Visa restrictions have been placed on those whom the United States had designated as being complicit in undermining democracy, either through their condoning of certain things or their silence. There must be a strong and unrelenting lobby to ensure that these persons are never again allowed to travel to the United States or for that matter to Canada, the United Kingdom or the European Union, which had all signalled that they would take action.
What happened in Guyana must never repeat itself. No one should, even in the future, harbour any thoughts or illusions about rigging an election. And it is because of this that those who stood up against electoral dishonesty must now stand up and insist that those who were complicit in undermining democracy between March and August of this year face the full consequences of the law.
No effort should be spared to ensure that those involved are successfully prosecuted. International legal assistance should be sought to bring those involved to justice. No stone must be left unturned in this regard. A wider international investigation is needed involving international experts. Such an investigation would avoid the charge of a local witch-hunt.
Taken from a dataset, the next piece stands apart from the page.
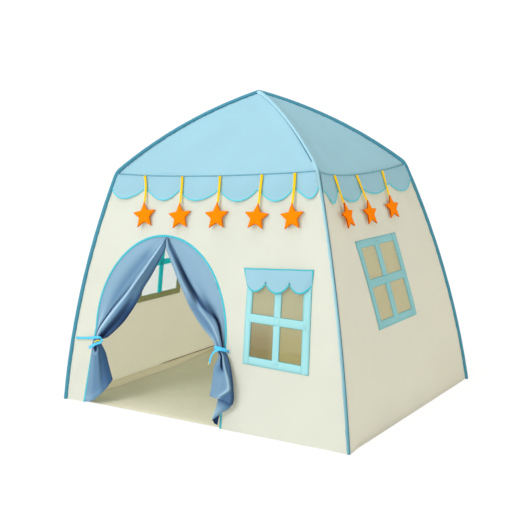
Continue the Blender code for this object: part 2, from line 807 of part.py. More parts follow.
def make_awning():
    """The scalloped flap, which lifts about its sewn top edge."""
    face = FACES["front"]
    out = CLOTH / 2 + GAP + FRAME_CLOTH + GAP + CLOTH / 2
    half = AWNING_WIDTH / 2
    narrow = half - AWNING_TAPER
    steps = AWNING_LOBE_COUNT * LOBE_STEPS
    outline = [(AWNING_ACROSS + half, AWNING_TOP), (AWNING_ACROSS - half, AWNING_TOP)]
    for step in range(steps + 1):
        across = AWNING_ACROSS + narrow * (2 * step / steps - 1)
        swell = abs(sin(pi * step / LOBE_STEPS))
        outline.append((across, AWNING_TOP - AWNING_DROP - AWNING_LOBE * swell))
    awning = cut_cloth("window_awning", [outline], face, out, CLOTH)
    keep(awning, "roof_cloth", face.at(AWNING_ACROSS, AWNING_TOP, out))


# Curtains and their ties

class Curtain:
    """One half of the door curtain, sewn along its side of the arch and tied at a waist."""

    def __init__(self, side, waist, tail_across, hem_rise, hem_power, swing, sag_shares, inset):
        self.side = side
        self.waist = waist
        self.tail_across = tail_across
        self.hem_rise = hem_rise
        self.hem_power = hem_power
        self.swing = swing
        self.sag_shares = sag_shares
        self.inset = BINDING_WIDTH + inset
        self.band = TIE_WIDTH / 2 + GAP

    def sewn(self, height):
        """The sewn edge at a height."""
        return DOOR_CENTRE + self.side * door_half_width(height, self.side, self.inset)

    def arch(self, row):
        """The sewn edge at a row above the waist, which meets the binding corner by corner."""
        height = DOOR_SPRING + (DOOR_RISE - self.inset) * cos(pi * row / ARCH_STEPS)
        if row == UPPER_ROW_STEPS:
            height = self.waist + self.band
        return Vector((self.sewn(height), height))

    def parting(self):
        """The top of the sewn edge, just beside the other curtain."""
        share = CURTAIN_PARTING / 2 / (self.arch(1) - self.arch(0)).length
        return self.arch(0).lerp(self.arch(1), share)

    def upper(self, share, row):
        """A place between the sewn edge and the free edge, above the waist."""
        along = row / UPPER_ROW_STEPS
        low = self.waist + self.band
        fixed = self.arch(row) if row else self.parting()
        start = self.parting() - Vector((0, CURTAIN_TOP_WIDTH))
        end = Vector((self.sewn(low) - self.side * WAIST_WIDTH, low))
        pull = Vector((start.x + (end.x - start.x) * self.sag_shares[0],
                       start.y + (end.y - start.y) * self.sag_shares[1]))
        free = start.lerp(pull, along).lerp(pull.lerp(end, along), along)
        return fixed.lerp(free, share)

    def tail(self, share, row):
        """A place below the waist, where the cloth spreads again to its hem."""
        along = row / TAIL_ROW_STEPS
        high = self.waist - self.band
        low = HEM_CLEARANCE + self.hem_rise * share ** self.hem_power
        jamb = self.sewn(high + (HEM_CLEARANCE - high) * along)
        width = WAIST_WIDTH + (self.tail_across - WAIST_WIDTH) * sin(pi / 2 * along)
        return Vector((jamb - self.side * width * share, high + (low - high) * along))

    def place(self, share, row):
        """A place on the folded curtain; rows count from the crown down."""
        in_tail = row > UPPER_ROW_STEPS
        spot = self.tail if in_tail else self.upper
        row = row - UPPER_ROW_STEPS - 1 if in_tail else row
        point = spot(share, row)
        width = (spot(1, row) - spot(0, row)).length
        fold = FOLD_DEPTH_SHARE * width / FOLD_COUNT * sin(2 * pi * FOLD_COUNT * share ** FOLD_POWER)
        if in_tail:
            loose = sin(pi / 2 * row / TAIL_ROW_STEPS)
            point.x += self.side * self.swing[0] * loose * sin(pi * share) ** 2
            fold += self.swing[1] * loose * sin(pi / 2 * share) ** SWING_POWER
        return FACES["front"].at(point.x, point.y, fold)


LEFT_CURTAIN = Curtain(-1, LEFT_WAIST_HEIGHT, LEFT_TAIL_ACROSS, LEFT_HEM_RISE, LEFT_HEM_POWER,
                       (0, 0), LEFT_SAG_SHARES, 2 * GAP)
RIGHT_CURTAIN = Curtain(1, RIGHT_WAIST_HEIGHT, RIGHT_TAIL_ACROSS, RIGHT_HEM_RISE, RIGHT_HEM_POWER,
                        (RIGHT_SWING_ACROSS, RIGHT_SWING_OUT), RIGHT_SAG_SHARES, GAP + CLOTH / 2)


def make_curtain(name, curtain):
    """A folded curtain, narrow at its waist and flared at its tail."""
    rows = UPPER_ROW_STEPS + 1 + TAIL_ROW_STEPS
    cloth = sheet(name, FOLD_COLUMN_STEPS, rows, curtain.place, CLOTH)
    keep(cloth, "curtain_cloth")


def make_tie(name, curtain, start):
    """A ribbon from the wall, over the gathered curtain, round its free edge and back inside."""
    face = FACES["front"]
    side = curtain.side
    fold = FOLD_DEPTH_SHARE * WAIST_WIDTH / FOLD_COUNT
    over_wall = CLOTH / 2 + GAP + TIE_THICKNESS / 2
    over_trim = BINDING_THICKNESS / 2 + GAP + TIE_THICKNESS / 2
    over_folds = fold + CLOTH + GAP + TIE_THICKNESS / 2
    jamb = DOOR_CENTRE + side * (door_half_width(curtain.waist, side, 0) + BINDING_WIDTH)
    gathered = curtain.sewn(curtain.waist) - side * TIE_TURN
    free = curtain.sewn(curtain.waist) - side * WAIST_WIDTH
    turned = free - side * over_folds
    path = [(start, over_wall), (jamb, over_wall), (jamb - side * BINDING_WIDTH, over_trim),
            (gathered, over_folds), (free, over_folds), (turned, over_folds / 2), (turned, -over_folds / 2),
            (free, -over_folds), (gathered, -over_folds), (jamb - side * BINDING_WIDTH, -over_trim),
            (jamb, -over_wall), (jamb + side * TIE_SEWN_ON, -over_wall)]

    def place(share, row):
        across, out = path[round(share * (len(path) - 1))]
        height = curtain.waist + TIE_WIDTH * (row - 1 / 2)
        return face.at(across, height, out)

    ribbon = sheet(name, len(path) - 1, 1, place, TIE_THICKNESS)
    keep(ribbon, "ribbon")


# Assembly

make_hub()
for corner_name, corner_signs in CORNERS.items():
    make_corner(corner_name, corner_signs)
make_walls()
make_floor()
make_roof()
make_valances()
make_pendants()
make_door_binding()
make_windows()
make_awning()
make_curtain("curtain_left", LEFT_CURTAIN)
make_curtain("curtain_right", RIGHT_CURTAIN)
make_tie("tieback_left", LEFT_CURTAIN, -FACES["front"].edge(LEFT_WAIST_HEIGHT + TIE_WIDTH / 2))
make_tie("tieback_right", RIGHT_CURTAIN,
         DOOR_CENTRE + door_half_width(RIGHT_WAIST_HEIGHT, 1, 0) + TIE_SEWN_ON)
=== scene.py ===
"""Kids play tent as cloth: the visual model over the CAD frame. Metres, +Z up, the door faces -Y."""

from math import cos, exp, hypot, log, pi, radians, sin, sqrt, tan

import bpy
import numpy as np
from mathutils import Matrix, Vector, noise
from mathutils.geometry import delaunay_2d_cdt


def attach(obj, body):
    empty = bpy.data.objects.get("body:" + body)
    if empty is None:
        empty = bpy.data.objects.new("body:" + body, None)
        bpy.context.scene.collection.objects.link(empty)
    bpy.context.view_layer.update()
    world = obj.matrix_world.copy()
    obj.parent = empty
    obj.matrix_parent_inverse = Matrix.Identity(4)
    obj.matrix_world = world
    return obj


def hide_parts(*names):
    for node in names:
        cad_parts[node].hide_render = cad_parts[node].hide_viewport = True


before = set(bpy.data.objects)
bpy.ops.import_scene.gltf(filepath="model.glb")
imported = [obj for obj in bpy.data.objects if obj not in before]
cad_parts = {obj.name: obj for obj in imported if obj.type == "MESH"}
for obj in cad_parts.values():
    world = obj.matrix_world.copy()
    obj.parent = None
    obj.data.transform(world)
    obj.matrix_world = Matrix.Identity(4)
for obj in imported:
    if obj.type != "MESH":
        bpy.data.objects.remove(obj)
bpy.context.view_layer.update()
ACROSS, UP = Vector((1, 0, 0)), Vector((0, 0, 1))


# Camera

EYE = Vector((1.92765, -2.81295, 0.98661))
AZIMUTH, ELEVATION, ROLL = radians(34.7188), radians(7.7099), radians(-1.9252)
LENS_MM, SENSOR_MM = 60.033, 36


def set_camera():
    """The photo's own view."""
    back = Vector((sin(AZIMUTH) * cos(ELEVATION), -cos(AZIMUTH) * cos(ELEVATION), sin(ELEVATION)))
    right = (-back).cross(UP).normalized()
    up = right.cross(-back)
    right, up = right * cos(ROLL) + up * sin(ROLL), up * cos(ROLL) - right * sin(ROLL)
    data = bpy.data.cameras.new("camera")
    data.lens, data.sensor_width = LENS_MM, SENSOR_MM
    data.clip_start, data.clip_end = 0.05, 100
    camera = bpy.data.objects.new("camera", data)
    camera.matrix_world = Matrix.Translation(EYE) @ Matrix((right, up, back)).transposed().to_4x4()
    bpy.context.scene.collection.objects.link(camera)
    bpy.context.scene.camera = camera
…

There are forces who do not wish for justice to be served. They are afraid that their names will be called and so they are stirring unrest in the country. But that should not deter the efforts to hold persons responsible for the attempt to steal the elections.
Unless these persons are brought to justice, what happened between March and August will be attempted again and democracy will be permanently dead in this country. Those who held this nation hostage by their attempts to rig the elections must, in the words of Al Pacino in the movie Justice for All, “should go right to fu*#%ng jail!”
(The views expressed in this article are those of the author and do not necessarily reflect the opinions of this newspaper.)